Exercise
Please quote every line word for word.

:: Source excerpt ::

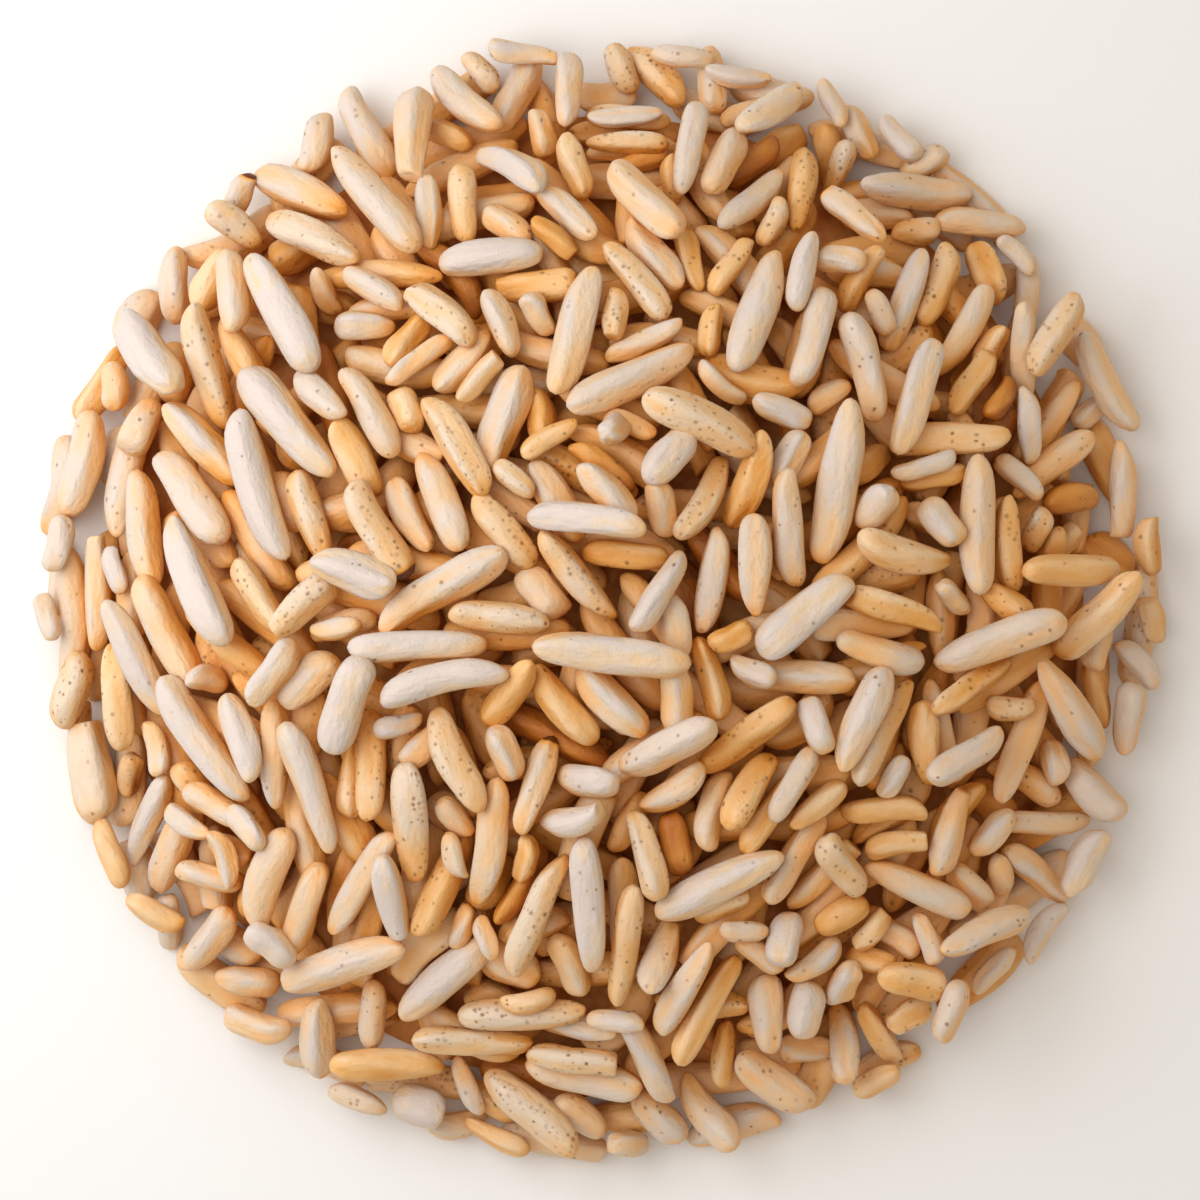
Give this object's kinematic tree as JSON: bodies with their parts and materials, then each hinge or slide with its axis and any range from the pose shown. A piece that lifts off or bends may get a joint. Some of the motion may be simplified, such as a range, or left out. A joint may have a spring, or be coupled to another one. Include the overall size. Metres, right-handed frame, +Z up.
{
  "type": "heap of puffed rice",
  "caption": "Low round heap of loose toasted puffed rice, pale to tan grains crossing and leaning as poured, lying on a bare surface.",
  "frame": {"origin": "on the surface that the heap lies on, under the middle of the heap", "axes": "+Z up out of the heap, +Y towards the top of the picture, +X to its right"},
  "size_m": [0.091, 0.09, 0.0236],
  "materials": {
    "puffed_rice": "toasted cream, faint dry sheen"
  },
  "bodies": {
    "root": {"puffed_rice": "puffed_rice"}
  },
  "joints": []
}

:::

Result of this task
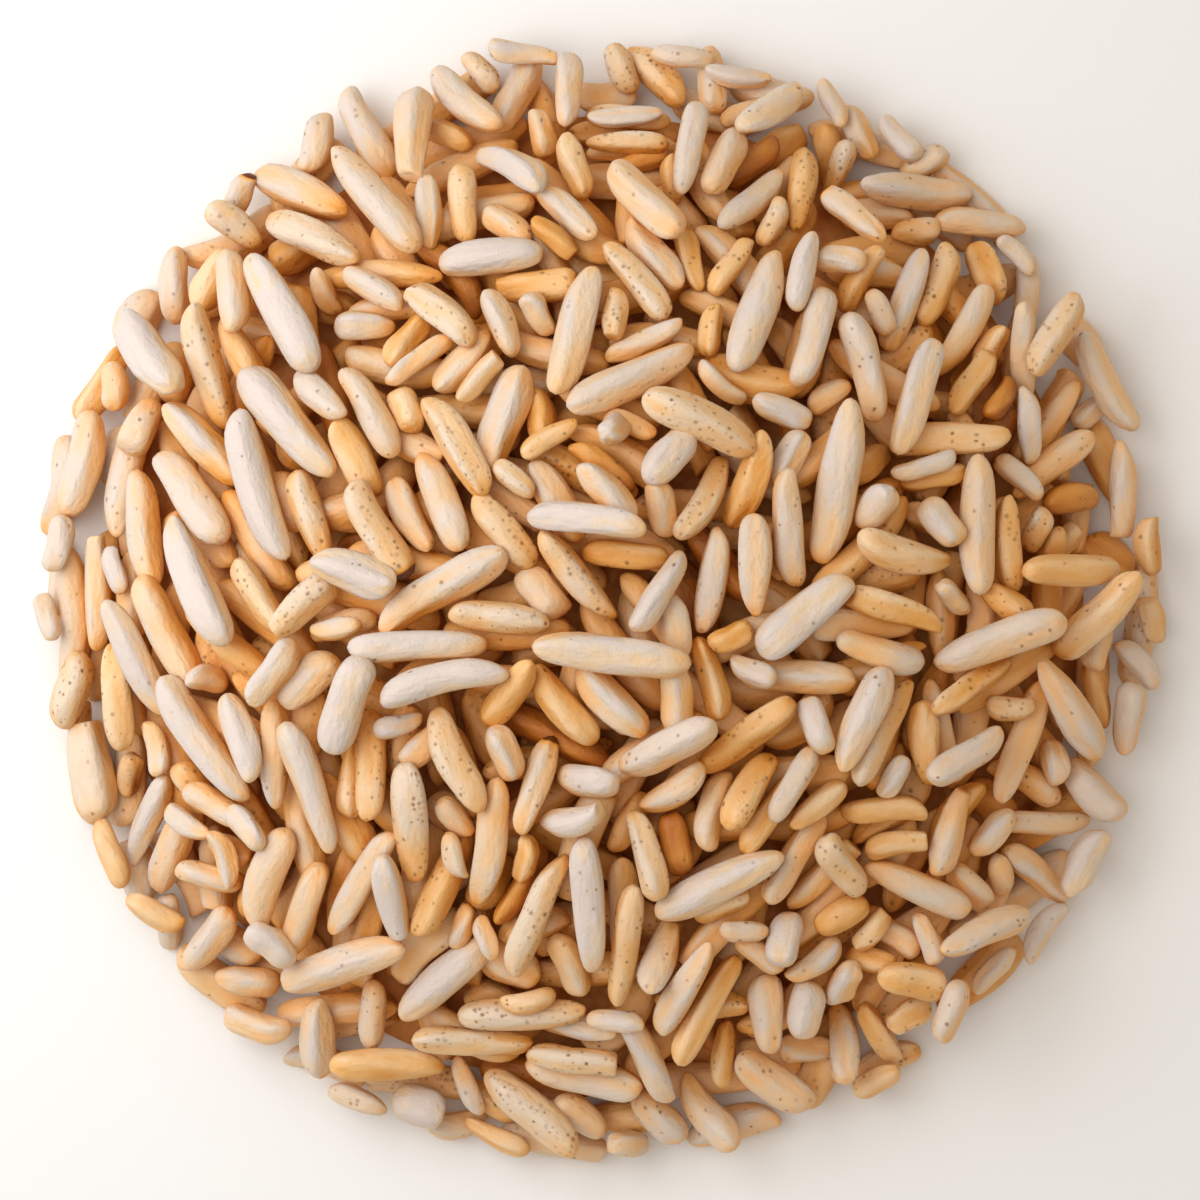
Give this object's kinematic tree as JSON: bodies with their parts and materials, then each hinge or slide with its axis and any range from the pose shown. A piece that lifts off or bends may get a joint. Some of the motion may be simplified, such as a range, or left out. A joint may have a spring, or be coupled to another one. Include the overall size. Metres, right-handed frame, +Z up.
{
  "type": "heap of puffed rice",
  "caption": "Low round heap of loose toasted puffed rice, pale to tan grains crossing and leaning as poured, lying on a bare surface.",
  "frame": {"origin": "on the surface that the heap lies on, under the middle of the heap", "axes": "+Z up out of the heap, +Y towards the top of the picture, +X to its right"},
  "size_m": [0.091, 0.09, 0.0236],
  "materials": {
    "puffed_rice": "toasted cream, faint dry sheen"
  },
  "bodies": {
    "root": {"puffed_rice": "puffed_rice"}
  },
  "joints": []
}